Things like Fibonacci are simple enough that the compilers recognize tail recursion and turn them into loops on any machine – try it and see. What causes trouble is two-way recursion, such as depth-first search in binary trees; tail conversion gets rid of one of the calls, but the second remains. Research compilers replace the recursion with a parallel state stack, but I don’t know of any commercial compilers that do, and it’s not clear that the state stack is any better than the regular stack.
Whether the Mill is better or worse than other architectures depends on the amount of state saved in a recursive call and what the save bandwidth is. On a genReg machine the state will be at least the PC and frame registers plus any live data state. The same is true on a Mill, plus any additional belt positions that are zombie; the Mill situation is equivalent to a callee-saves protocol in a genreg machine.

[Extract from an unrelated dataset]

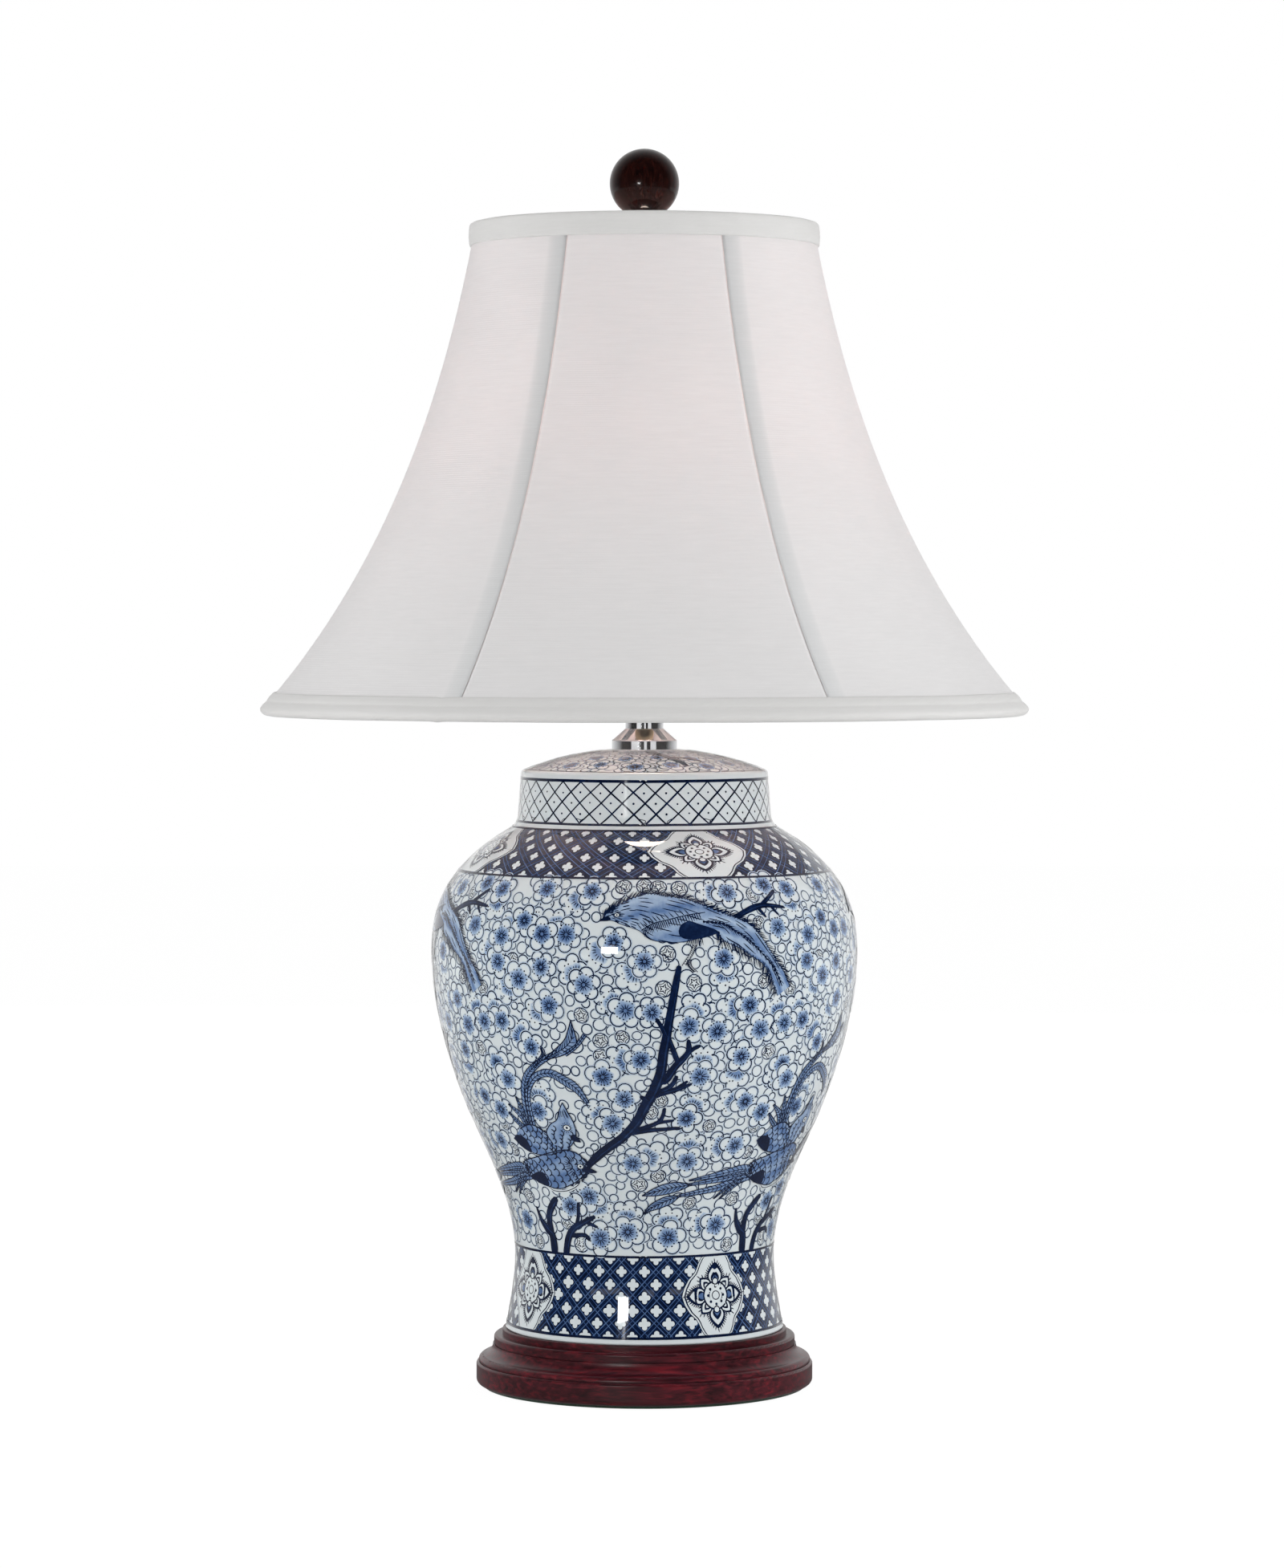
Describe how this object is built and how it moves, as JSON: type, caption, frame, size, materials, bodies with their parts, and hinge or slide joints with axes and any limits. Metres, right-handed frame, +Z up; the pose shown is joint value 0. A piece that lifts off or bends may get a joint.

The number of zombies depends on the amount of work between the calls. The Mill call instruction marks all belt positions not occupied by arguments as invalid, so they won’t zombie in an immediately following call. The same occurs with branches. As other operations execute the invalids get pushed along the belt and eventually fall off, so the belt becomes populated with operands that might be zombie. Hence zombie spill increases with distance from the last control-flow transfer, either branch or the entry of the called function.
While it is easy to invent cases in which the whole belt is zombie, in practice recursive calls usually seem to be quite close to other control flow and the actual zombie count is ignorable.